Why did Citibank exit India?
Retail money is a big source of deposits for banks, especially in big countries like India. So why did Citibank decide to exit the retail/consumer side of the business in India?
Just by the way, the move was not India-specific. Citibank decided to exit the retail business in more than 10 countries across Asia and Europe. Other than India, countries like Australia, China, Malaysia and Russia were on the list. Now given this was more of a global move, the bank had some India-specific reasons too.
For foreign banks, retail has been a challenging game in this country for years. These banks have slowly been losing market share to local competitors in the retail business. All of the top Indian banks have been improving their balance sheets and profitability in recent years, and that generally comes with increasing market share.
It’s not just Citi. Most foreign banks have struggled to catch up with local competitors. After the 2008 financial crisis, RBI wanted to be on the safe side and they set some rules. The RBI decided that foreign banks should have wholly local-owned subsidiaries to get the same treatment as national banks.

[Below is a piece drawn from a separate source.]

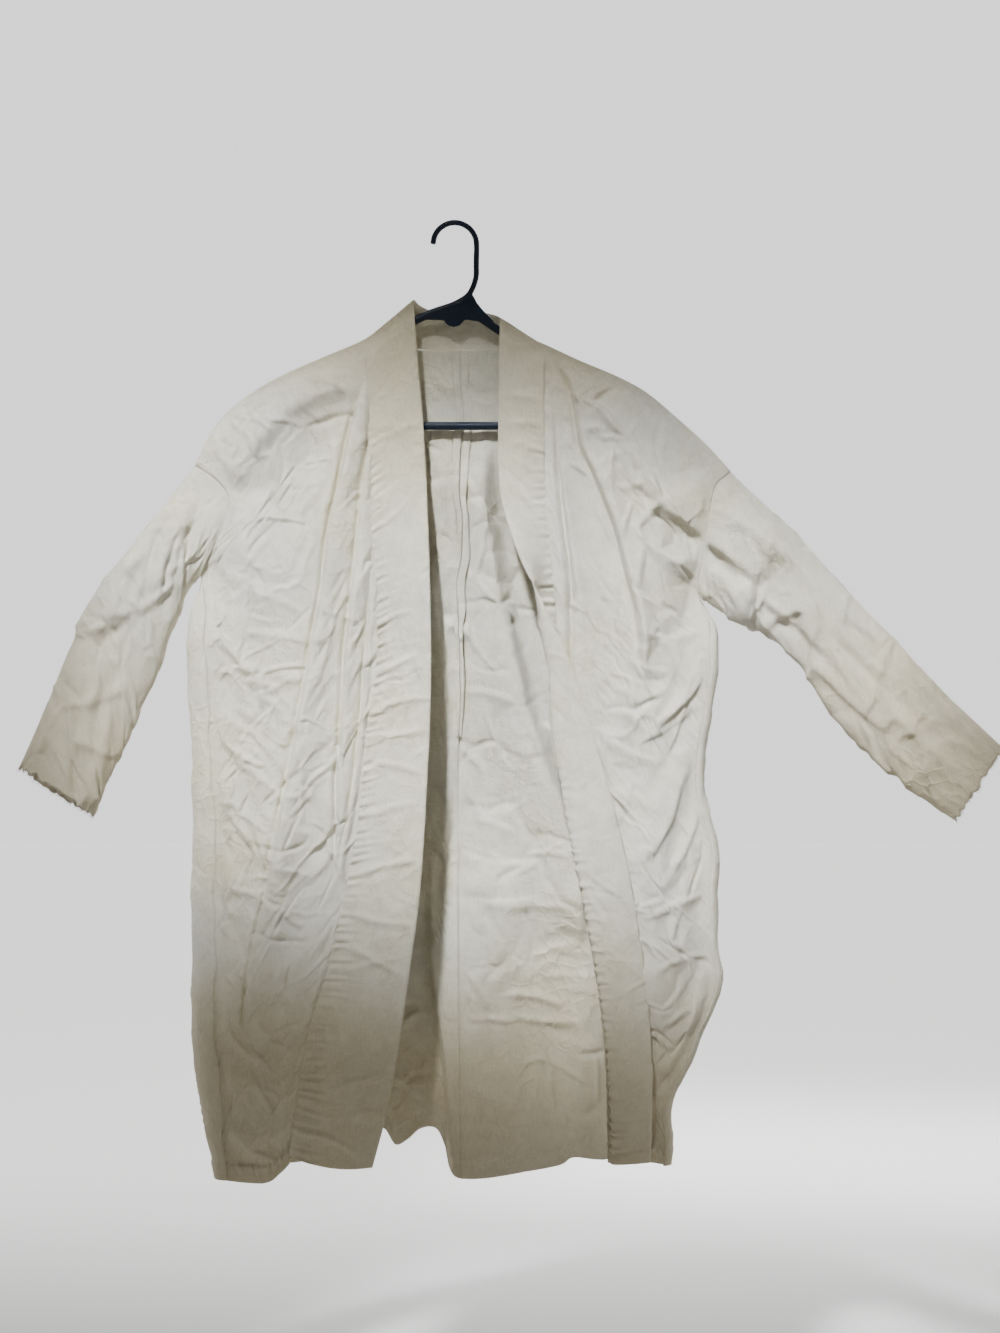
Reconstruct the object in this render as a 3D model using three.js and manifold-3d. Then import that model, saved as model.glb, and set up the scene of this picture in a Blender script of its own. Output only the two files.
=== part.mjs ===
// An open-front smock coat of plain woven cotton on a one-piece moulded hanger.
// Millimetres, +Z up, the front faces -Y. The origin is the inside top of the hook,
// where a rail carries it. "left" and "right" are as seen from the front.
// Each panel of cloth is a closed sheet; neighbours stay apart by a small seam gap.
import * as THREE from 'three';
import * as BufferGeometryUtils from 'three/addons/utils/BufferGeometryUtils.js';
import Module from 'manifold-3d';

const wasm = await Module();
wasm.setup();

// ---------------------------------------------------------------- driving dimensions
const CLOTH = 1.4;            // thickness of a single panel's sheet
const BAND_CLOTH = 2.6;       // the folded front band, two layers
const SEAM_GAP = 0.6;         // between two panels that are sewn together
const CENTRE_BACK = 5;        // x of the centre-back seam
const UNDERARM_Z = -408;
const HEM_Z = -1112;

const HOOK_ROD = 3.5;         // radius of the hook's rod
const FRAME_ROD = 5;          // radius of the arms and the bar
const HOOK_BEND = 25.5;       // radius of the hook's bend, to the rod's centre
const HOOK_CENTRE = HOOK_ROD - HOOK_BEND;   // so the inside top of the hook is at z = 0
const BAR_Z = -234.5;

const FRONT_AT_BAR = 13;      // how far cloth stands off the hanger's plane
const SIDE_SEAM_DEPTH = 30;   // the side seams lie this far in front of that plane
const BAND_STANDS_OFF = 0.8;  // the band's middle lies this far in front of the panel's
const FRONT_FULLNESS = 34;    // the extra depth of the fronts at the hem
const BACK_FULLNESS = 36;

// ------------------------------------------------------------------------- outlines
// Shoulder lines, from the neck to the top of the armhole: [x, z].
const SHOULDER = {
  left: [[-48, -89], [-105, -133], [-181, -166], [-222, -186], [-257, -211], [-298, -268]],
  right: [[53, -107], [105, -139], [193, -178], [225, -196], [262, -222], [303, -267]],
};
// The coat's outermost line below the underarm.
const SIDE = {
  left: [[-298, -408], [-304, -440], [-310, -572], [-303, -607], [-312, -740], [-316, -976], [-290, -1112]],
  right: [[298, -408], [300, -440], [300, -531], [284, -660], [301, -760], [306, -888], [272, -985], [252, -1112]],
};
// The side seam, where the back turns forward and meets the front. The fronts swing on it.
const SIDE_SEAM = {
  left: [[-277, -408], [-277, -880], [-264, -1112]],
  right: [[276, -408], [276, -860], [238, -1112]],
};
// The stitched edge of each front band, then its free edge: [x, z] from the top down.
const BAND_SEAM = {
  left: [[-105, -137], [-101, -240], [-97, -344], [-91, -470], [-91, -560], [-103, -660],
    [-128, -790], [-148, -905], [-166, -1005], [-186, -1084]],
  right: [[105, -142], [108, -240], [113, -344], [121, -460], [140, -545], [172, -640],
    [196, -740], [214, -840], [228, -950], [222, -1088]],
};
const BAND_EDGE = {
  left: [[-48, -89], [-36, -225], [-30, -340], [-27, -470], [-29, -560], [-32, -672],
    [-40, -790], [-52, -890], [-66, -985], [-92, -1096]],
  right: [[53, -109], [52, -228], [56, -340], [90, -430], [112, -520], [122, -630],
    [138, -725], [158, -825], [178, -940], [184, -1099]],
};
const BACK_HEM = [[-290, -1112], [-180, -1100], [-60, -1078], [0, -1116], [60, -1120], [140, -1104], [252, -1104]];
// Sleeve outlines: the upper and the lower edge, and the half depth, at each station.
const SLEEVE = {
  left: [
    { upper: [-299.5, -268], lower: [-291.5, -407], depth: 21 },
    { upper: [-345, -331], lower: [-322, -446], depth: 26 },
    { upper: [-390, -391], lower: [-341, -504], depth: 25 },
    { upper: [-446, -488], lower: [-364, -558], depth: 21 },
    { upper: [-482, -572], lower: [-394, -627], depth: 19 },
    { upper: [-509, -634], lower: [-427, -688], depth: 18 },
  ],
  right: [
    { upper: [304.5, -267], lower: [296.5, -407], depth: 21 },
    { upper: [364, -328], lower: [330, -452], depth: 27 },
    { upper: [420, -384], lower: [372, -488], depth: 25 },
    { upper: [486, -456], lower: [422, -545], depth: 21 },
    { upper: [560, -534], lower: [494, -626], depth: 19 },
    { upper: [644, -612], lower: [584, -694], depth: 18 },
  ],
};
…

Basically, it was decided to allow foreign banks to operate in India either through branch presence or they could set up a wholly owned subsidiary (WOS) with “near national” treatment, which refers to equal treatment on regulation with local banks. The foreign banks had to choose one of the above two. But, there weren't many takers for the WoS model.

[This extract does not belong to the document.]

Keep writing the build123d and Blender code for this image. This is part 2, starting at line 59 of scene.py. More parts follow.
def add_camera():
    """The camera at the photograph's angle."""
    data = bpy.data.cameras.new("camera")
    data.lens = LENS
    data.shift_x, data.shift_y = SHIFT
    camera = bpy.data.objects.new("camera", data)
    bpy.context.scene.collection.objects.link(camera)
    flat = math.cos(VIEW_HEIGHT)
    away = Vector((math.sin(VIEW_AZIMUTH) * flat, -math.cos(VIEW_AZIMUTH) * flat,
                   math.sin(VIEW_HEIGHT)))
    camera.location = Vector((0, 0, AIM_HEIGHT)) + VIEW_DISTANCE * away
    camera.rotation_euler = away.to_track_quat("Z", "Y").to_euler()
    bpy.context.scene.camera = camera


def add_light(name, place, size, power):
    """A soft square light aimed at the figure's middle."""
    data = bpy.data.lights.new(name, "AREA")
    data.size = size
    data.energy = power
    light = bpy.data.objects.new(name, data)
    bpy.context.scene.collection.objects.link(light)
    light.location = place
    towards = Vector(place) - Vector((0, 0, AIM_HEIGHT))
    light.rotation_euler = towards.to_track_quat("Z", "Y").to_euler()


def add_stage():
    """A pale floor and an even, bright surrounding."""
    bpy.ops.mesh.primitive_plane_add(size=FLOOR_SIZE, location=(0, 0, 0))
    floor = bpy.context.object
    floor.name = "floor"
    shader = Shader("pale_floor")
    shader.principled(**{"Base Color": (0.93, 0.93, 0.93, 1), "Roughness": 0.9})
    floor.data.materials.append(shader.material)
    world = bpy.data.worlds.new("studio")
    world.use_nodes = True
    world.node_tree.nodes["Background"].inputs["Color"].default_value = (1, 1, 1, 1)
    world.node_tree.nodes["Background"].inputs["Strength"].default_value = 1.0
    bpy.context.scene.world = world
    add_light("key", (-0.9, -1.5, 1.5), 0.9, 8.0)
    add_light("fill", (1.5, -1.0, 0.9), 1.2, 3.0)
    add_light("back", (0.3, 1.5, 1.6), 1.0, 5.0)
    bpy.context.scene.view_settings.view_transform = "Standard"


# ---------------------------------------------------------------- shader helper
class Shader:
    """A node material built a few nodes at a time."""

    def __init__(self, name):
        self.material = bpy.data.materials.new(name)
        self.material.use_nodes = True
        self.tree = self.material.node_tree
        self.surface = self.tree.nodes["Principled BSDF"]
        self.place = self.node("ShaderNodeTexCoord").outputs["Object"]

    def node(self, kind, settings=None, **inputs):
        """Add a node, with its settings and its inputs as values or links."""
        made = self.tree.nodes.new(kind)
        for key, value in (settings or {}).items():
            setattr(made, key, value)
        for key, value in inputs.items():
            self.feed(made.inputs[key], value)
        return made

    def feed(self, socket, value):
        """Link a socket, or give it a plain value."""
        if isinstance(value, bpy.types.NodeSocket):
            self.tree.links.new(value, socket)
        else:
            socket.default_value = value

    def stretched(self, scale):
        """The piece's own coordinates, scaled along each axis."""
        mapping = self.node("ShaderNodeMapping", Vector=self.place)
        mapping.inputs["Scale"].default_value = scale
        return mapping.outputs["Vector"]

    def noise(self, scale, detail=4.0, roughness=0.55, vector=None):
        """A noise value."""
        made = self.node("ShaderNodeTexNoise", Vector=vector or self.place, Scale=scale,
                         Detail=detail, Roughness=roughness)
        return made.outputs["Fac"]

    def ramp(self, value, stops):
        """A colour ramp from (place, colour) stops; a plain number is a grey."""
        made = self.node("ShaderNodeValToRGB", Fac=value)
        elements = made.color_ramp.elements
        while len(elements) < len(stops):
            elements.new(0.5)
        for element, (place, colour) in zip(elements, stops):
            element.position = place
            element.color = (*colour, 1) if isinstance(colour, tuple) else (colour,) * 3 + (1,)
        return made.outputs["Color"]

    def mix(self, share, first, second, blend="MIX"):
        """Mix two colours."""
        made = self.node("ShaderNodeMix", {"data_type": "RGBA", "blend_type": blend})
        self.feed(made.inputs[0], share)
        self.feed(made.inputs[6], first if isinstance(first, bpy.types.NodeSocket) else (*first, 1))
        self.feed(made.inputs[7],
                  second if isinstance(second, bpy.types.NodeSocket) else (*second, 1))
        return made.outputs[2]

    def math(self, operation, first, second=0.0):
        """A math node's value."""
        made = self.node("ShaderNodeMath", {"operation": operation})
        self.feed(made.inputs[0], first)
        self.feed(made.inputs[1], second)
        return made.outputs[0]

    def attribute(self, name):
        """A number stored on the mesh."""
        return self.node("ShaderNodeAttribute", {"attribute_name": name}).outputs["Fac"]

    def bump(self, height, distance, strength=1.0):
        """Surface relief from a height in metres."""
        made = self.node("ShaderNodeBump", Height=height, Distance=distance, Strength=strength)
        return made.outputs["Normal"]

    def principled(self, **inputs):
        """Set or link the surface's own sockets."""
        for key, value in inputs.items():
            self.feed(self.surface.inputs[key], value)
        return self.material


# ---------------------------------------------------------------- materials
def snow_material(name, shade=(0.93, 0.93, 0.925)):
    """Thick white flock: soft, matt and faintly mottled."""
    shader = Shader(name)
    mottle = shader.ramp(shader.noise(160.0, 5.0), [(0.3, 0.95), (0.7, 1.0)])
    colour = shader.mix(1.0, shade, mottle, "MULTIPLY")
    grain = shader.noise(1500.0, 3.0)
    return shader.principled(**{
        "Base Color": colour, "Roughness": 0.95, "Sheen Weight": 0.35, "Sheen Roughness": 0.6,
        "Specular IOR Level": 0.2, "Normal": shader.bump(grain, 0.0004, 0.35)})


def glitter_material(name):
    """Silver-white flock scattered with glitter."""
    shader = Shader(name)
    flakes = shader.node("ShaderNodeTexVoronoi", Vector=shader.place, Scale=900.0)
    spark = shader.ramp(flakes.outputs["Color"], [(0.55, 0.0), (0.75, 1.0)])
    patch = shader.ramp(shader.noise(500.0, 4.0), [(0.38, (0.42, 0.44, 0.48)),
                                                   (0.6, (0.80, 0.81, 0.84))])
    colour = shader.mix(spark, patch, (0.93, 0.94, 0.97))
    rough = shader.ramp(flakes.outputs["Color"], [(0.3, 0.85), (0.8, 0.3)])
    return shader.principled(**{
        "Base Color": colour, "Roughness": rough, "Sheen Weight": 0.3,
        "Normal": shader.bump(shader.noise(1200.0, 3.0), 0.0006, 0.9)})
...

The RBI rules stated that if a foreign bank wants to incorporate locally and be treated like a local bank, they will have to give 40 per cent of the overall loans to economically weaker sections. This wasn't feasible for foreign banks, one, because their presence was primarily in metro cities, and two, because of their higher cost structure.
For those foreign banks which wanted to expand through a branch-only model, getting fresh permits from the central bank was tough. And because of that, foreign banks in India have way lesser branches in the country than local ones. Plus, with digitisation, all of India’s top banks have been getting faster at getting the work done. Also, many different types of institutions are now coming up in India, namely, small finance banks, payment banks and digital lenders. This makes an already biased game even more difficult to play for foreign banks.
But Citibank hasn’t left the country completely. They have continued with their institutional business, because that does not take up so much of the resources and the number of branches required is significantly less. Plus, the regulatory challenges are much less, and completely giving up a developing country with almost one-fifth of the world’s population would not make sense anyways.
So what’s your view on this, is it good that the RBI is focused on getting more business to domestic banks? Or does that outweigh the drawback of not exposing our banks to the full force of the fair market, which could mean that they don’t improve as much as they would with competition with the best?